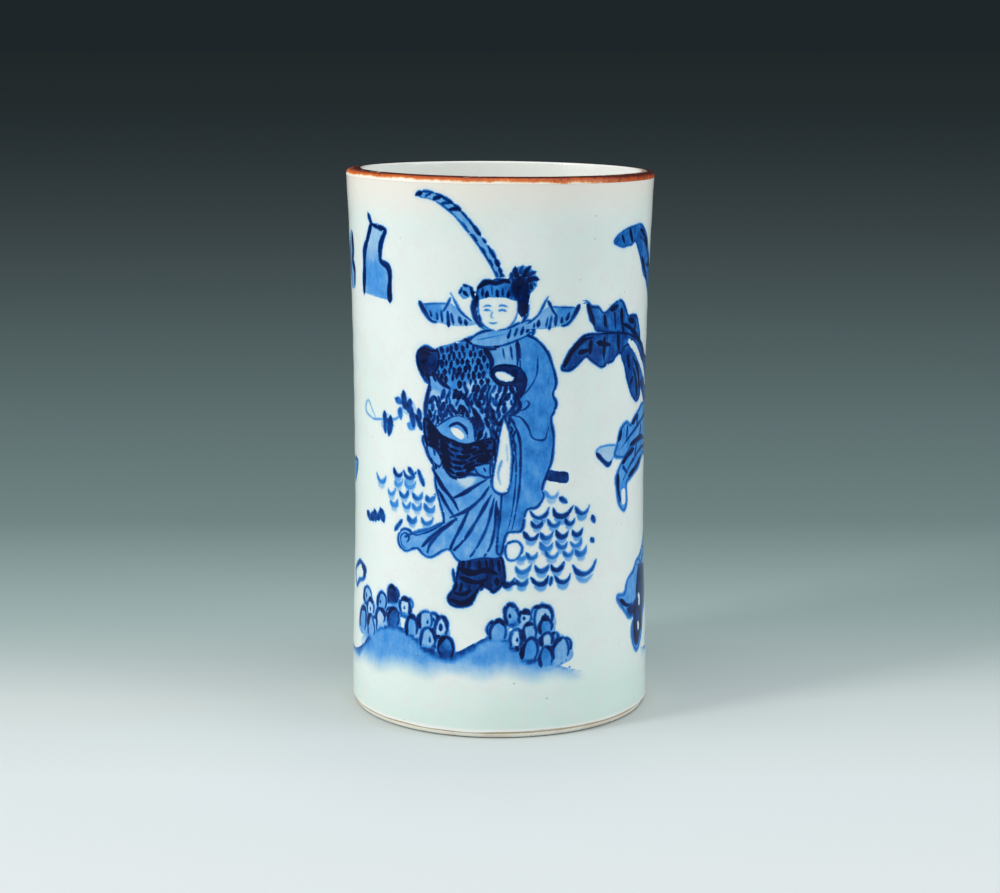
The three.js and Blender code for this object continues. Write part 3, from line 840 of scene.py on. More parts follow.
def figure(b):
    plume(b)
    sheath_end(b)
    boots(b)
    skirt(b)
    cloak(b)
    tunic(b)
    arms(b)
    belt(b)
    collar(b)
    head(b)
    spray(b)


def cup(b, left, right, z, ink):
    """One scallop of water, thick in its middle, with a paler stroke under it."""
    half = (right - left) / 2
    mid = left + half * b.wander(0.85, 1.15)
    deep, tilt = 0.5 + 0.42 * half, b.wander(-0.5, 0.5)
    b.line((left, z + deep + tilt), (mid - 0.6 * half, z - 0.15 * deep + tilt / 2), (mid, z - 0.55 * deep),
           (mid + 0.6 * half, z - 0.15 * deep - tilt / 2), (right, z + deep - tilt), width=b.wander(1.4, 2),
           ink=ink * b.wander(0.8, 1.25), ends=(0.45, 0.4))
    b.line((mid - 0.7 * half, z - 0.75 * deep), (mid, z - 1.4 * deep), (mid + 0.7 * half, z - 0.75 * deep),
           width=1.9, ink=0.42 * ink)


def waves(b, rows, pitch=5.0):
    """Rows of scallops; each row gives its first and last place, its height and its weight."""
    for left, right, z, ink in rows:
        x = left + b.wander(0, 0.5) * pitch
        while x < right:
            wide = pitch * b.wander(0.7, 1.08)
            if b.wander(0, 1) > 0.1:
                cup(b, x, x + wide, z + b.wander(-0.6, 0.6), ink * b.wander(0.7, 1.2))
            x += wide + 0.3


def curl(b, x, z, half, tall, fill=None):
    """One loop of moss: an arch that leans, heavier along one side; some are filled dark."""
    b.stand(x, z, half if b.wander(0, 1) < 0.6 else -half, tall, b.wander(-0.15, 0.15))
    arch = ((-0.8, -0.1), (-0.88, 0.35), (-0.55, 0.78), (0.05, 0.92), (0.62, 0.72), (0.84, 0.3), (0.6, -0.04))
    loop = [(p + b.wander(-0.08, 0.08), q + b.wander(-0.05, 0.05)) for p, q in arch]
    b.shape(*loop, wash=fill or b.wander(0.15, 0.62), steps=3)
    b.line(*loop, width=(1.2, 1.6), ink=(0.85, 1.1), ends=(1, 0.7))
    first = int(b.wander(0, 3.99))
    b.line(*loop[first:first + 3], width=(1.5, 2), ink=(1.15, 1.45), ends=(0.6, 0.5))
    if b.wander(0, 1) < 0.5:
        b.dab(b.wander(-0.35, 0.25), 0.2, b.wander(-0.1, 0.1), b.wander(0.14, 0.34), width=(1, 1.6),
              ink=(0.9, 1.3))
    b.stand()


def moss(b, slope, rows, step=4.6, size=2.4):
    """Loops of moss heaped along a slope."""
    line = flow(slope, 6)
    along = distances(line)
    for row in reversed(range(rows)):
        for s in np.arange(step * (0.3 + 0.5 * (row % 2)) + row * 1.1, along[-1] - row * 1.6, step):
            x, z = np.interp(s, along, line[:, 0]), np.interp(s, along, line[:, 1])
            half = size * b.wander(0.8, 1.2)
            curl(b, x + b.wander(-0.7, 0.7), z - 1 + 4.1 * row + b.wander(-0.9, 0.9), half,
                 half * b.wander(1.9, 2.4), 1.0 if b.wander(0, 1) < 0.08 else None)


def mound(b, ridge, foot, tone=0.5):
    """Washed ground under a ridge, darker along it and dying away towards its foot."""
    top, low = flow(ridge, 6), flow(foot, 4)
    edge = np.vstack([top[:1], low, top[-1:]])
    b.shape(*top, *low[::-1], wash=tone, steps=1, cover=False, melt=(edge, 9))
    deep = 3.2 * np.sqrt(np.sin(np.linspace(0, math.pi, len(top))))
    under = top - np.stack([np.zeros(len(top)), deep], 1)
    b.shape(*top, *under[::-1], wash=tone * 1.9, steps=1, cover=False, melt=(under, 2.2))


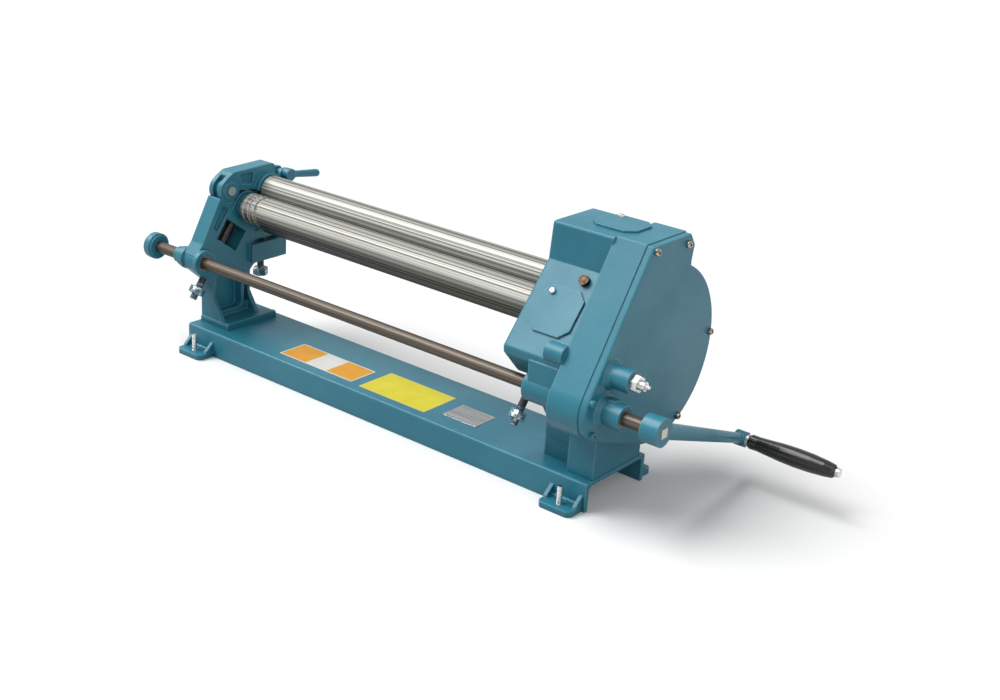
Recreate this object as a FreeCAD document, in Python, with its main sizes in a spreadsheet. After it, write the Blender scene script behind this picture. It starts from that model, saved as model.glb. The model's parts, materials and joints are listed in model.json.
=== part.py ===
import FreeCAD, Part
import Sketcher
import math
import os
import types

# Slip roll machine: three rolls between an end frame and a gear housing, on a channel base.
# Millimetres. X runs along the rolls to the crank, Z is up, and the origin is on the floor
# in the middle of the four foot studs.

DRIVING = {
    # channel base and feet
    "base_width": 152,
    "base_height": 45,
    "base_web": 6,
    "base_flange": 7,
    "foot_length": 58,
    "foot_reach": 32,
    "foot_plate": 9,
    "foot_rib": 6,
    "foot_rib_height": 17,
    "foot_inset": 34,
    "stud_diameter": 8,
    "stud_height": 37,
    "stud_offset": 17,
    "stud_shoulder": 10.2,
    "stud_lead": 1.5,
    "foot_round": 9,
    "bolt_diameter": 10,
    # rolls
    "roll_diameter": 52,
    "roll_length": 658,
    "roll_shoulder": 11,
    "roll_end_gap": 1,
    "sheet_gap": 1,
    "roll_journal": 24,
    "roll_y": 75,
    "top_roll_z": 270,
    "bend_roll_y": 26.5,
    "bend_roll_z": 247,
    "slide_angle": 54,
    "groove_pitch": 14,
    "running_clearance": 0.08,
    "slide_clearance": 0.2,
    # end frame
    "frame_setback": 4,
    "frame_thick": 30,
    "frame_foot_length": 70,
    "frame_foot_thick": 11,
    "frame_foot_front": -52,
    "frame_foot_back": 62,
    "column_front": -50,
    "column_back": 36,
    "ear_back": 116,
    "ear_bottom": 138,
    "pocket_depth": 18,
    # yoke, its hinge and the clamp
    "yoke_pivot_y": -10,
    "yoke_pivot_z": 281,
    "yoke_knuckle": 21.5,
    "yoke_top": 315,
    "yoke_end": 95,
    "tongue_end": 112,
    "tongue_thick": 12,
    "pivot_pin": 10,
    "ring_radius": 30,
    "clamp_y": 121,
    "clamp_z": 290,
    "clamp_screw": 10,
    "clamp_lever_length": 72,
    "clamp_slope": -7,
    # sliding bearing blocks
    "bend_block_half": 27,
    "bend_block_down": 37,
    "bend_slot_down": 77,
    "lower_block_half": 18,
    "lower_block_up": 17.5,
    "lower_block_wide": 30,
    "lower_block_down": 36,
    "lower_slot_down": 41,
    "adjust_screw": 12,
    "bend_screw_reach": 186,
    "lower_screw_reach": 112,
    # drive shaft and crank
    "shaft_diameter": 20,
    "shaft_y": -75,
    "shaft_past_frame": 104,
    "shaft_past_case": 112,
    "crank_length": 277,
    "crank_angle": -20.5,
    "grip_length": 143,
    "grip_diameter": 30,
    # gears
    "gear_module": 3,
    "drive_teeth": 21,
    "idler_teeth": 14,
    "bull_teeth": 78,
    "roll_teeth": 17,
    "gear_width": 14,
    "roll_gear_width": 10,
    "gear_gap": 3,
    "stub_radius": 15,
    "roll_way": 17,
    "gear_backlash": 0.3,
    "idler_stud": 14,
    # gear housing and its cover
    "box_depth": 106,
    "case_depth": 53,
    "case_overhang": 3,
    "cover_thick": 12,
    "case_wall": 5,
    "box_front": 5,
    "box_back": 104,
    "housing_top": 388,
    "arc_radius": 139,
    "nose_radius": 48,
    "boss_reach": 36,
    "cover_step": 1.5,
    "slope_drop": 57,
    "slope_foot_y": -94,
    "slope_foot_z": 220,
    "front_angle": 57,
    "plug_past_slope_top": 18,
    "plug_offset": 28,
}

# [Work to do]
Quote in full each line from the top of the records above through the line with "x += wide + 0.3"; stop after that line.

# [The result]
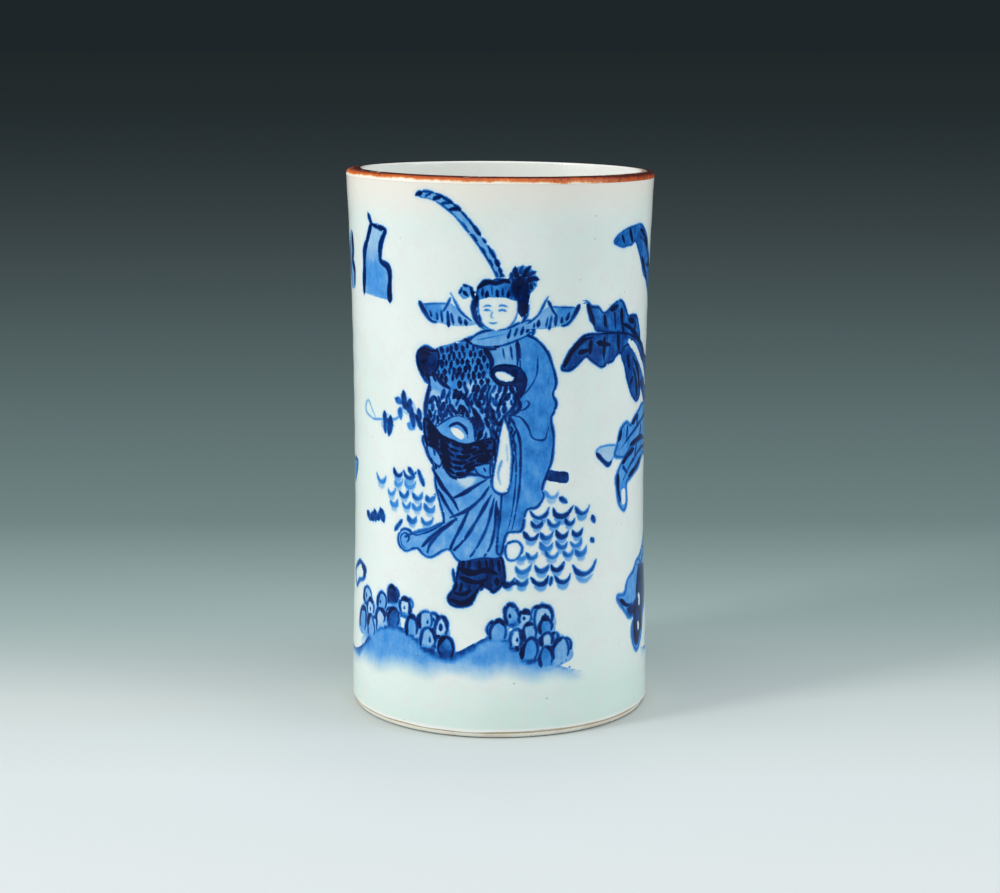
The three.js and Blender code for this object continues. Write part 3, from line 840 of scene.py on. More parts follow.
def figure(b):
    plume(b)
    sheath_end(b)
    boots(b)
    skirt(b)
    cloak(b)
    tunic(b)
    arms(b)
    belt(b)
    collar(b)
    head(b)
    spray(b)


def cup(b, left, right, z, ink):
    """One scallop of water, thick in its middle, with a paler stroke under it."""
    half = (right - left) / 2
    mid = left + half * b.wander(0.85, 1.15)
    deep, tilt = 0.5 + 0.42 * half, b.wander(-0.5, 0.5)
    b.line((left, z + deep + tilt), (mid - 0.6 * half, z - 0.15 * deep + tilt / 2), (mid, z - 0.55 * deep),
           (mid + 0.6 * half, z - 0.15 * deep - tilt / 2), (right, z + deep - tilt), width=b.wander(1.4, 2),
           ink=ink * b.wander(0.8, 1.25), ends=(0.45, 0.4))
    b.line((mid - 0.7 * half, z - 0.75 * deep), (mid, z - 1.4 * deep), (mid + 0.7 * half, z - 0.75 * deep),
           width=1.9, ink=0.42 * ink)


def waves(b, rows, pitch=5.0):
    """Rows of scallops; each row gives its first and last place, its height and its weight."""
    for left, right, z, ink in rows:
        x = left + b.wander(0, 0.5) * pitch
        while x < right:
            wide = pitch * b.wander(0.7, 1.08)
            if b.wander(0, 1) > 0.1:
                cup(b, x, x + wide, z + b.wander(-0.6, 0.6), ink * b.wander(0.7, 1.2))
            x += wide + 0.3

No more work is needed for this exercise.